**WHAT IS REQUIRED**:
Start at the line containing "Break this object" and transcribe every line exactly through the end of the records below, and only those lines.

(Structured object records)
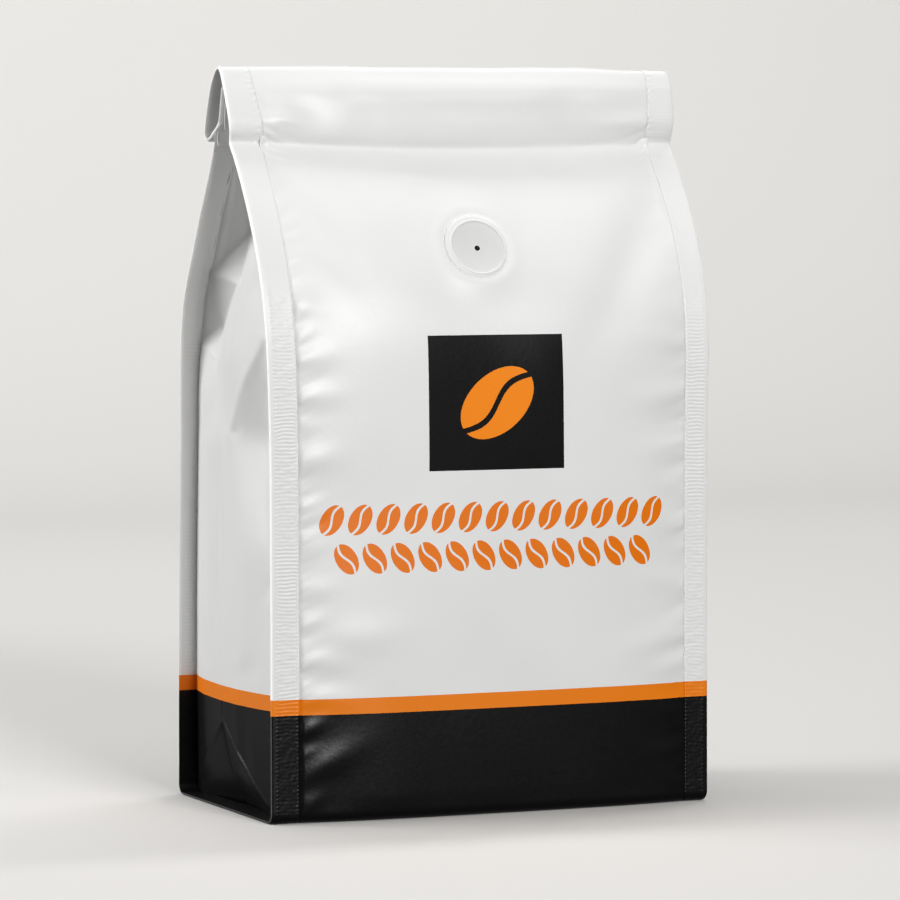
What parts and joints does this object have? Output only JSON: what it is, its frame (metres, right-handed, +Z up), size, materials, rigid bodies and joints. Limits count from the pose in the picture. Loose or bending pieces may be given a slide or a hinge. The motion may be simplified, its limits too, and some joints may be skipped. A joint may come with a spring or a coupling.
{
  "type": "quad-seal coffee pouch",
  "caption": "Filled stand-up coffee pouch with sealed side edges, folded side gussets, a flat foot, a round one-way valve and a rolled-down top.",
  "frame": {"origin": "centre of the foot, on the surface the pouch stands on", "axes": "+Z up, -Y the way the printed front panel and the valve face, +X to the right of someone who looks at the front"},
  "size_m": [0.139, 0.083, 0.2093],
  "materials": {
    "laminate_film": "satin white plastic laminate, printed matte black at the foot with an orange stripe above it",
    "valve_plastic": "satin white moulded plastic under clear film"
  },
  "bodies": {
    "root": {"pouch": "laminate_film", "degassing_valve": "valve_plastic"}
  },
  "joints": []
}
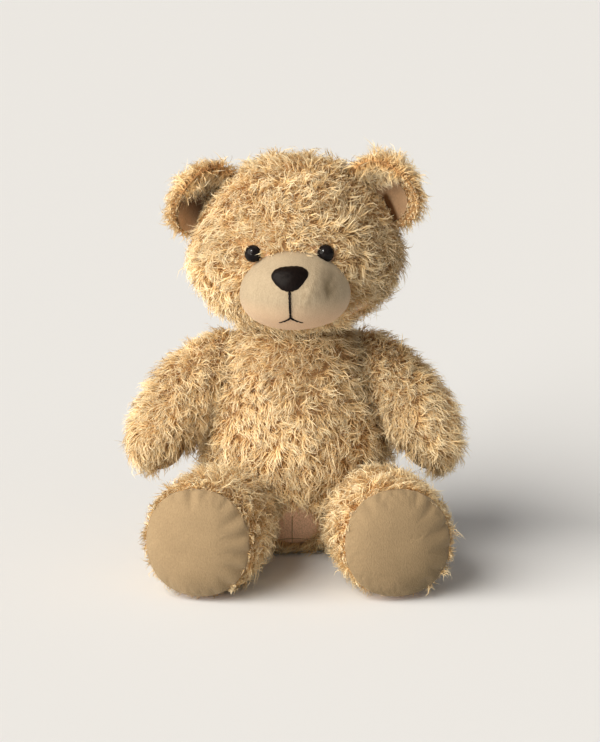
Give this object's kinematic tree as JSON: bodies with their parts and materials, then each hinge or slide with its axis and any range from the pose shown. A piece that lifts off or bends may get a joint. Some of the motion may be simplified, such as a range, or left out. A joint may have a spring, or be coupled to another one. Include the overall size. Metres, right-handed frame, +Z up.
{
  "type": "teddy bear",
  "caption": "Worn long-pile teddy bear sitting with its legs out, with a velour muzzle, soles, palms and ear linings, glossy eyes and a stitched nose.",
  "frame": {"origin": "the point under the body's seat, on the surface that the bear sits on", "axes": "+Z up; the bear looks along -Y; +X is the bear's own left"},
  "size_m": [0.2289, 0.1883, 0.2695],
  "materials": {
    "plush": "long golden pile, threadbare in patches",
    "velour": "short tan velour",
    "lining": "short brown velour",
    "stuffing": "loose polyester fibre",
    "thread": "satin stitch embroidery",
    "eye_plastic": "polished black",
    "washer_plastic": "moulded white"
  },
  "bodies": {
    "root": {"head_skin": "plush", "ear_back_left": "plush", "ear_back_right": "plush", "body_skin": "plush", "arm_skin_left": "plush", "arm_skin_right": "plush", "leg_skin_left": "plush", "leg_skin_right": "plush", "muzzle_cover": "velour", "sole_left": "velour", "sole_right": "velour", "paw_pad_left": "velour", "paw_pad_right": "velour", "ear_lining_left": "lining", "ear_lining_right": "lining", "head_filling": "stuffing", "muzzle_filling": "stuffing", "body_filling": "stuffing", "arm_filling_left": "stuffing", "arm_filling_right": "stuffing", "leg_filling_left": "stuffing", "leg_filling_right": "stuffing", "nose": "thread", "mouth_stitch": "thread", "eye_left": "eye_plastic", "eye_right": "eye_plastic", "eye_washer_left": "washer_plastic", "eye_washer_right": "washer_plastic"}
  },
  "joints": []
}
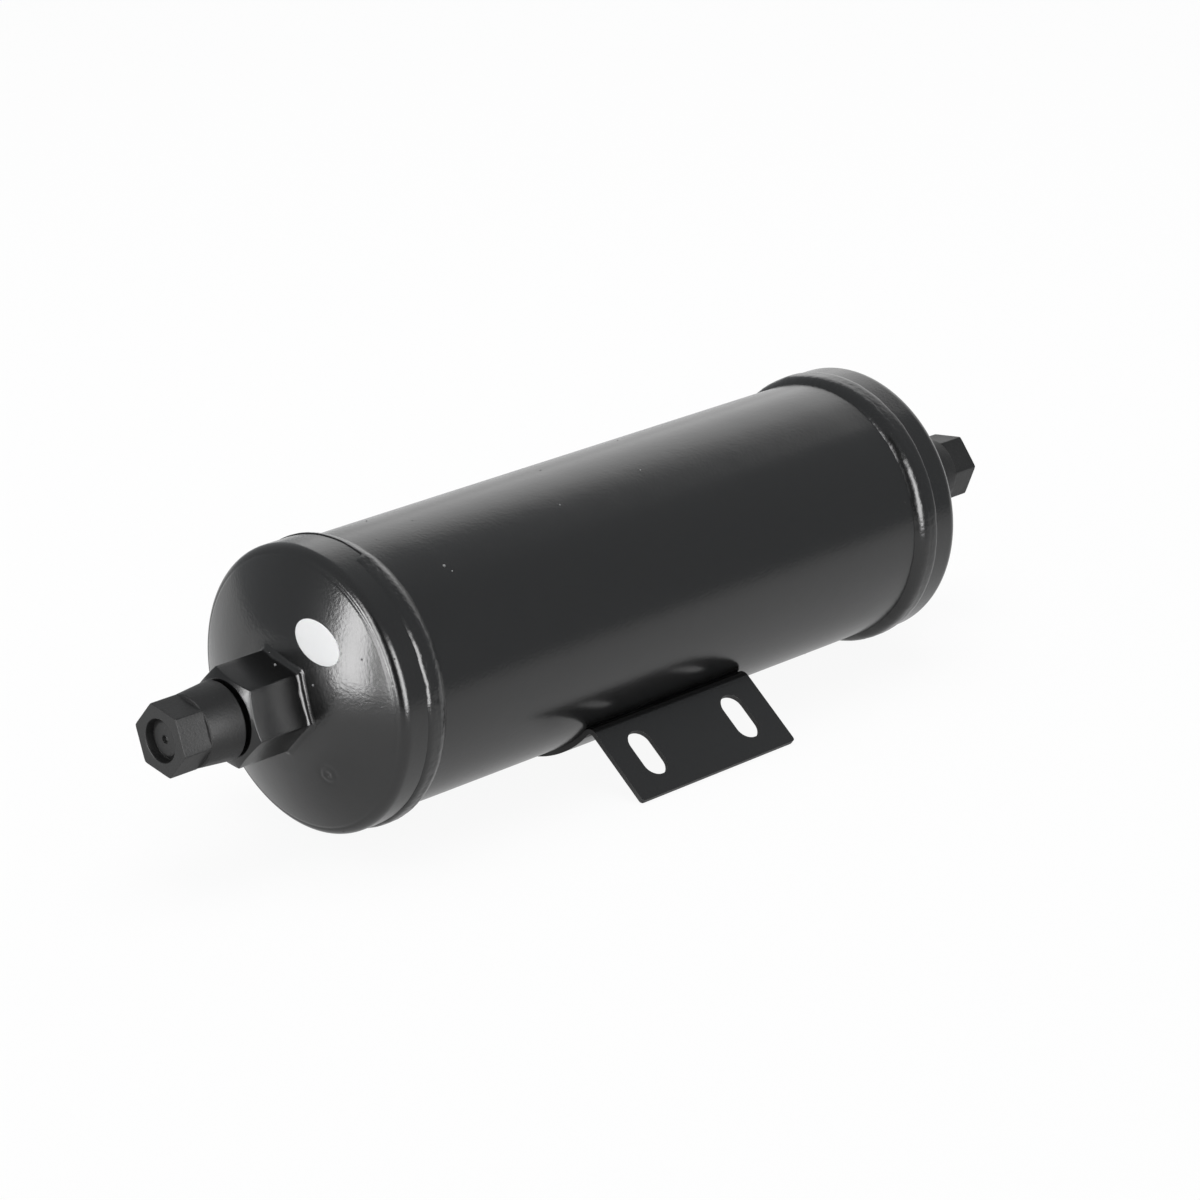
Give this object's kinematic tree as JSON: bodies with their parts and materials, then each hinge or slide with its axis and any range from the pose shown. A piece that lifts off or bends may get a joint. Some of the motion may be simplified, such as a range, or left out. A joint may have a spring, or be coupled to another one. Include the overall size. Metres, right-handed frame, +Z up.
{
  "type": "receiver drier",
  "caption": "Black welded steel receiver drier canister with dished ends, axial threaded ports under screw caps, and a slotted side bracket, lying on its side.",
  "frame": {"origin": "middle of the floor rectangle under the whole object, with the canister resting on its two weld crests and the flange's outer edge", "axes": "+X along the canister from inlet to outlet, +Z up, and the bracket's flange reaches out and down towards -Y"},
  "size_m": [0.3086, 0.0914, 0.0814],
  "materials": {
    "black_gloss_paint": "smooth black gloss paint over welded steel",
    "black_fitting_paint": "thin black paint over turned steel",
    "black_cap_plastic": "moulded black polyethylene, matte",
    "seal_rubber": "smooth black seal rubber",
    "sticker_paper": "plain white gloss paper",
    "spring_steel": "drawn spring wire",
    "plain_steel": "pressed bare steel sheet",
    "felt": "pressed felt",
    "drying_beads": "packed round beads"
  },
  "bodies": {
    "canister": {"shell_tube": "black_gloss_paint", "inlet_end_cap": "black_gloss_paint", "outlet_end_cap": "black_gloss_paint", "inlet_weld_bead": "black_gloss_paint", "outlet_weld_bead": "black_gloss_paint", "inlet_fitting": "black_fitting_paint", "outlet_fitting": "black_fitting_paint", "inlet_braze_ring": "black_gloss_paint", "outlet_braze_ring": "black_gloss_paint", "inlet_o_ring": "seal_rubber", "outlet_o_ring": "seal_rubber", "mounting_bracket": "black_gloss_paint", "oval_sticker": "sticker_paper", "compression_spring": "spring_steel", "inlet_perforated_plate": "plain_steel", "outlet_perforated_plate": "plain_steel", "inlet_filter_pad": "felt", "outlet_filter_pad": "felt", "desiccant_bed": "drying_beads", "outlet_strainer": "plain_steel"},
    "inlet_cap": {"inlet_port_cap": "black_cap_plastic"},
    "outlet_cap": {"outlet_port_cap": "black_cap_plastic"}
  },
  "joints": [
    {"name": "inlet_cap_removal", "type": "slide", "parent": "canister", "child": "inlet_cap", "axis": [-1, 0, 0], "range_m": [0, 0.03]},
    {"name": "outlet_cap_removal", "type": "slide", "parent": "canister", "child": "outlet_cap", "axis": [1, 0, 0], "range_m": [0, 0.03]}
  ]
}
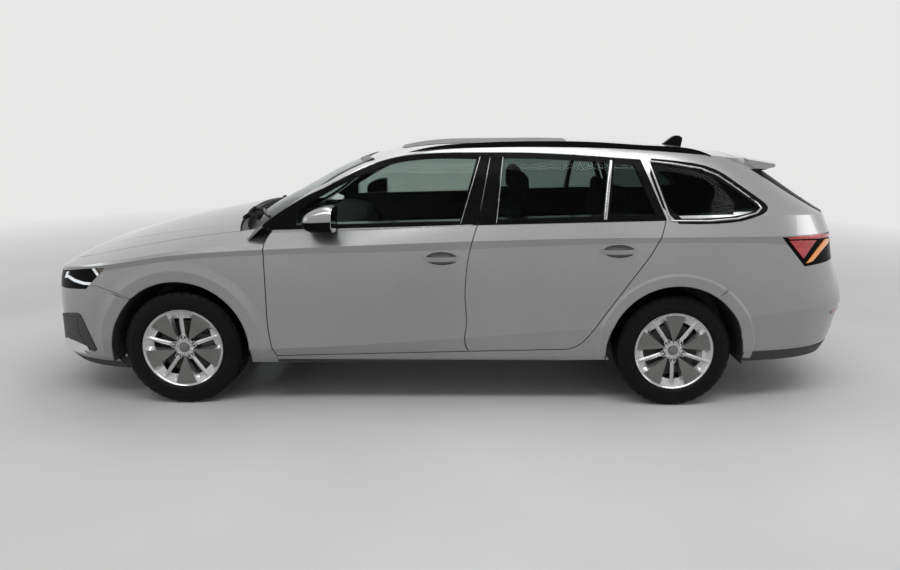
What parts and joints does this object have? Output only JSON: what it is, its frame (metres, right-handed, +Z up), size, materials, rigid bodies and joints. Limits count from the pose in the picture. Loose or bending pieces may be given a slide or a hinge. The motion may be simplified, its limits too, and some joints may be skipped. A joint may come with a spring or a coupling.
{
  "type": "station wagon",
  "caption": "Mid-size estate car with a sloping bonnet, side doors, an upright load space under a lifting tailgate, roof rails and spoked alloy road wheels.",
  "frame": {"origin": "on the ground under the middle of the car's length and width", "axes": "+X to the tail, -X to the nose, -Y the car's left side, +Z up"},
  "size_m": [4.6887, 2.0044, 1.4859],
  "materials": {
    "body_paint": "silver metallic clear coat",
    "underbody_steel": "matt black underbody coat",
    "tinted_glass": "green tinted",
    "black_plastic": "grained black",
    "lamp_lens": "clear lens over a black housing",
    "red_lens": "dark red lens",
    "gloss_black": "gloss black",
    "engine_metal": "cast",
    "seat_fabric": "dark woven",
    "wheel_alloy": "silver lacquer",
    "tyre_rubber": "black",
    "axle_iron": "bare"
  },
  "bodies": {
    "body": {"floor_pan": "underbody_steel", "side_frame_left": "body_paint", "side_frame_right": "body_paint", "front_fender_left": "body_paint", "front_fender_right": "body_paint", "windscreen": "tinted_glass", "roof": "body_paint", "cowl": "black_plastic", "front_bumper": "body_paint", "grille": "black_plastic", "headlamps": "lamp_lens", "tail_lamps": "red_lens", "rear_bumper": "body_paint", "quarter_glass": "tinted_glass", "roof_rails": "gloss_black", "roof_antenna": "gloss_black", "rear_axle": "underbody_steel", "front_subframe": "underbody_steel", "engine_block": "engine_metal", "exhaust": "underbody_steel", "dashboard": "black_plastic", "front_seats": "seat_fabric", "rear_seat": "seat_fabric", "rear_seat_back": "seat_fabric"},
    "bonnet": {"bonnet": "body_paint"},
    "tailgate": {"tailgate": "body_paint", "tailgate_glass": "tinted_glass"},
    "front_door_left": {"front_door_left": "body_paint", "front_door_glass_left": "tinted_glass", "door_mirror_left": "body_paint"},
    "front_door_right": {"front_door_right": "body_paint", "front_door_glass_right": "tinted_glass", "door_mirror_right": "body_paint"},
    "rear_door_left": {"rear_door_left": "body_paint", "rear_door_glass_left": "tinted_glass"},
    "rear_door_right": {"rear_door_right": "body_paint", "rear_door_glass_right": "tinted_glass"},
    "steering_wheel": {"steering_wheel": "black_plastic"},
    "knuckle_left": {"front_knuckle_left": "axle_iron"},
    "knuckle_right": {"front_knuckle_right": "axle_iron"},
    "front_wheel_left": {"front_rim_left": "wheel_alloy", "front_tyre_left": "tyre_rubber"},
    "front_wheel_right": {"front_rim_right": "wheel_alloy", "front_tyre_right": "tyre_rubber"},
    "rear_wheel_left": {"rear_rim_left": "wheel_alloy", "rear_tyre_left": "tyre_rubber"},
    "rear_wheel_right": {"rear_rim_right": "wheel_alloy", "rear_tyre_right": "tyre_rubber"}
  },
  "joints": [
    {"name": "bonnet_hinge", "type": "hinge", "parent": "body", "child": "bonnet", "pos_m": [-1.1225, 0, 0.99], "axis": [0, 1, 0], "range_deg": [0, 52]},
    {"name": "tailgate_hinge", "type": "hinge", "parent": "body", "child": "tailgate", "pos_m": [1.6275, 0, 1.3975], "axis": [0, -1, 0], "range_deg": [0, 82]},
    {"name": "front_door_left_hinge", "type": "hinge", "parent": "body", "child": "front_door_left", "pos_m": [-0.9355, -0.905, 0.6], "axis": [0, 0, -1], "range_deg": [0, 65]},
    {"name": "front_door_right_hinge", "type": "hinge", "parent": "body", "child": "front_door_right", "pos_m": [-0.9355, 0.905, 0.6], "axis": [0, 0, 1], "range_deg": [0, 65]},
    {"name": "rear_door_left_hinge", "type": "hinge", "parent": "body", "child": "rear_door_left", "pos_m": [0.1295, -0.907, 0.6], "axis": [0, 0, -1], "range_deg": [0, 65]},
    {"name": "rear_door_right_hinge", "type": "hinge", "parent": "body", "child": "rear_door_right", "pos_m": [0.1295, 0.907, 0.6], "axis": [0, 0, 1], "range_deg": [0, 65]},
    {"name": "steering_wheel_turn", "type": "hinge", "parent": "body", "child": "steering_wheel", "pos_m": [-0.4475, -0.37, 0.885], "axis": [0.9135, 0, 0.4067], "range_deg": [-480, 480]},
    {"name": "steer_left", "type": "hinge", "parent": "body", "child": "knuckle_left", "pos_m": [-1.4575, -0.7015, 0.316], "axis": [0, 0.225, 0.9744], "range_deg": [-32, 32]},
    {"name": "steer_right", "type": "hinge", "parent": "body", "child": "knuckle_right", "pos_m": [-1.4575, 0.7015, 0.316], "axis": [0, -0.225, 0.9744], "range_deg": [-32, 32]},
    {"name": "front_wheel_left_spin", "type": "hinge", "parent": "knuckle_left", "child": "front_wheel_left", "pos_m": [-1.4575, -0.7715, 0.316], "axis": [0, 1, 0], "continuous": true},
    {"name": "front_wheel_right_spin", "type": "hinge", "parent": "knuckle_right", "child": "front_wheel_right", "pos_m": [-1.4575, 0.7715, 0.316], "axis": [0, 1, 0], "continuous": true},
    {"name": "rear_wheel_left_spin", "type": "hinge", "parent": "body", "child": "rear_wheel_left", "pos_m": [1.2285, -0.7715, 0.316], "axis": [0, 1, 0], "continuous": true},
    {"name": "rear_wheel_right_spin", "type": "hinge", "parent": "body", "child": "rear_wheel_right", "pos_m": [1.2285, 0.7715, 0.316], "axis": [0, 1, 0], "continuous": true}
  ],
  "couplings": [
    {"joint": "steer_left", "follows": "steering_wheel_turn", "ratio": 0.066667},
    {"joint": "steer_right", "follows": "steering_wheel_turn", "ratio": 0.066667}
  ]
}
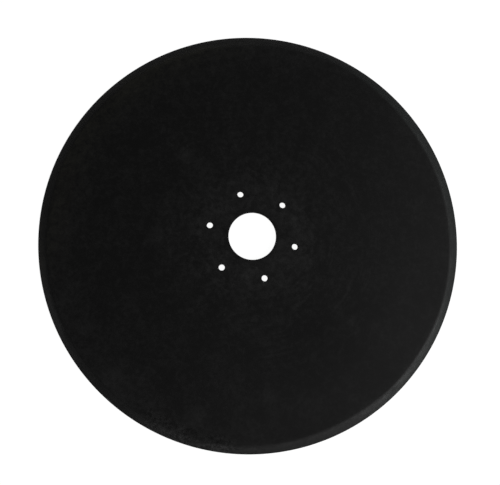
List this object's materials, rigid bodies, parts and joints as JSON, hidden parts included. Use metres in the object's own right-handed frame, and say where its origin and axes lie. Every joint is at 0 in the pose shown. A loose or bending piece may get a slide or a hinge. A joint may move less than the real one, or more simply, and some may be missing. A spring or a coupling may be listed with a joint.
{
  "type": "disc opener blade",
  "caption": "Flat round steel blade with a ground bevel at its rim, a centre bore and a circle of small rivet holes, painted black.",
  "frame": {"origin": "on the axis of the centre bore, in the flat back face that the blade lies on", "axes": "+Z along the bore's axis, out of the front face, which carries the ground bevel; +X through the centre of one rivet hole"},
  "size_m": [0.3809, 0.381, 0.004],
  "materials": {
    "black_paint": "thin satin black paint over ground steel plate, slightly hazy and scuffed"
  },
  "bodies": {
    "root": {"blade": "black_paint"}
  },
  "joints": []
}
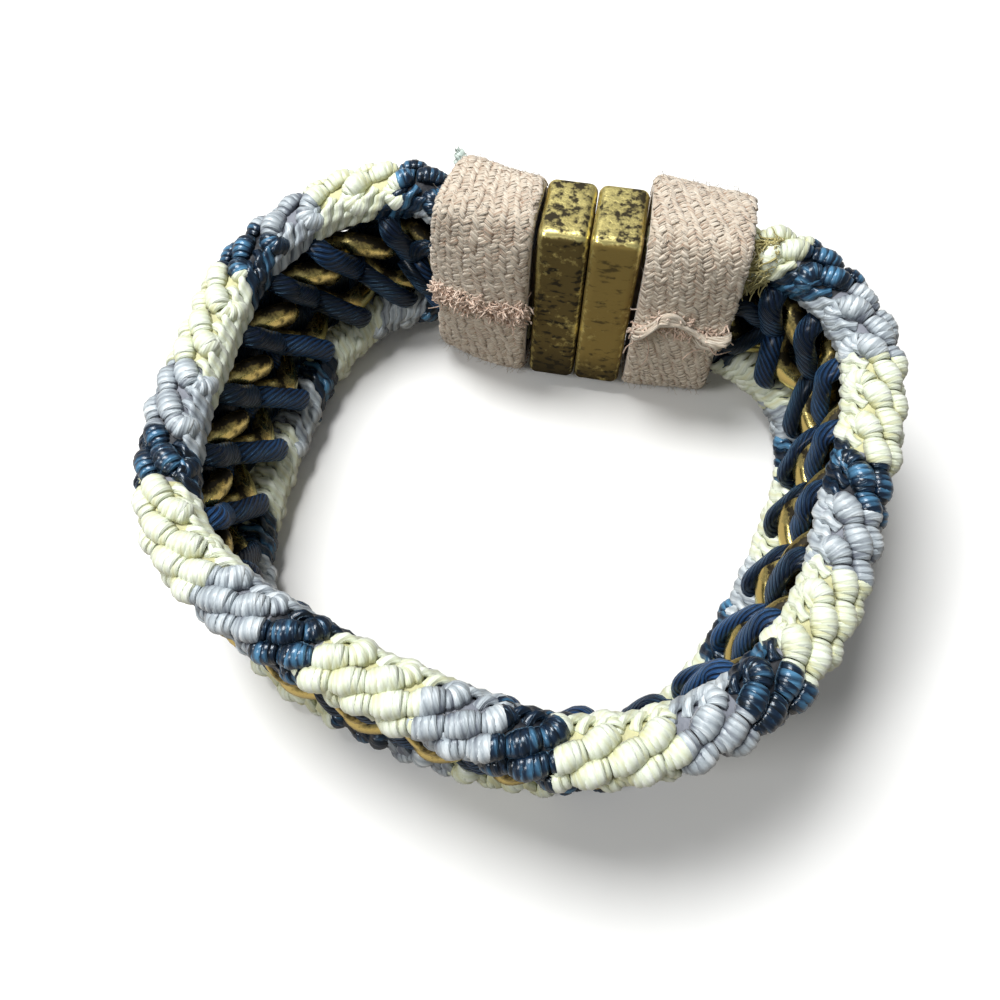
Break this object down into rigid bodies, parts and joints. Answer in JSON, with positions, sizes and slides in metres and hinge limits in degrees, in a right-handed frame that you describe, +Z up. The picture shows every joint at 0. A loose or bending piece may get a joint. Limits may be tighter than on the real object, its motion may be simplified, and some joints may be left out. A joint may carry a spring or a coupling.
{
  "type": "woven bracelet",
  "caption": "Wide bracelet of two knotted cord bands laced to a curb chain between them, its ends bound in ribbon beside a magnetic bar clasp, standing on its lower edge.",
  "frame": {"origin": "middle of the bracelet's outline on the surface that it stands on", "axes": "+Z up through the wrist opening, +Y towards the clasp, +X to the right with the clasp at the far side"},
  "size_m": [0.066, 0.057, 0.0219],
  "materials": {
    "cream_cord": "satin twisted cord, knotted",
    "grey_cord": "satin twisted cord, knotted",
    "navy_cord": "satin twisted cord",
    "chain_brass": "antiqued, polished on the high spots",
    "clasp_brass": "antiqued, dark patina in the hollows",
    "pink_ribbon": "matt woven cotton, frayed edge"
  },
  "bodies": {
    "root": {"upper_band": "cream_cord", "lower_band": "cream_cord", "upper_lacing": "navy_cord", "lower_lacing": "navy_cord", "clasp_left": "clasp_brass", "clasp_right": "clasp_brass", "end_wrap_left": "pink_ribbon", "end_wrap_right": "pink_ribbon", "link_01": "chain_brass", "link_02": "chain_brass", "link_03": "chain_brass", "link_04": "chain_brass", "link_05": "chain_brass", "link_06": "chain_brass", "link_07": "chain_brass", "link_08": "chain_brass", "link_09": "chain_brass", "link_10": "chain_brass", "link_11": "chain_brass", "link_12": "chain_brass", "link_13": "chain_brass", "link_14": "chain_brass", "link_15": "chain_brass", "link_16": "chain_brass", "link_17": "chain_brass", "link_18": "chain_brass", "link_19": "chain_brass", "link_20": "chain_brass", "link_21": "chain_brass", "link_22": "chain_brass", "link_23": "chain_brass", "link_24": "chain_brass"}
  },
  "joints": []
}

**FULL SOLUTION**:
Break this object down into rigid bodies, parts and joints. Answer in JSON, with positions, sizes and slides in metres and hinge limits in degrees, in a right-handed frame that you describe, +Z up. The picture shows every joint at 0. A loose or bending piece may get a joint. Limits may be tighter than on the real object, its motion may be simplified, and some joints may be left out. A joint may carry a spring or a coupling.
{
  "type": "woven bracelet",
  "caption": "Wide bracelet of two knotted cord bands laced to a curb chain between them, its ends bound in ribbon beside a magnetic bar clasp, standing on its lower edge.",
  "frame": {"origin": "middle of the bracelet's outline on the surface that it stands on", "axes": "+Z up through the wrist opening, +Y towards the clasp, +X to the right with the clasp at the far side"},
  "size_m": [0.066, 0.057, 0.0219],
  "materials": {
    "cream_cord": "satin twisted cord, knotted",
    "grey_cord": "satin twisted cord, knotted",
    "navy_cord": "satin twisted cord",
    "chain_brass": "antiqued, polished on the high spots",
    "clasp_brass": "antiqued, dark patina in the hollows",
    "pink_ribbon": "matt woven cotton, frayed edge"
  },
  "bodies": {
    "root": {"upper_band": "cream_cord", "lower_band": "cream_cord", "upper_lacing": "navy_cord", "lower_lacing": "navy_cord", "clasp_left": "clasp_brass", "clasp_right": "clasp_brass", "end_wrap_left": "pink_ribbon", "end_wrap_right": "pink_ribbon", "link_01": "chain_brass", "link_02": "chain_brass", "link_03": "chain_brass", "link_04": "chain_brass", "link_05": "chain_brass", "link_06": "chain_brass", "link_07": "chain_brass", "link_08": "chain_brass", "link_09": "chain_brass", "link_10": "chain_brass", "link_11": "chain_brass", "link_12": "chain_brass", "link_13": "chain_brass", "link_14": "chain_brass", "link_15": "chain_brass", "link_16": "chain_brass", "link_17": "chain_brass", "link_18": "chain_brass", "link_19": "chain_brass", "link_20": "chain_brass", "link_21": "chain_brass", "link_22": "chain_brass", "link_23": "chain_brass", "link_24": "chain_brass"}
  },
  "joints": []
}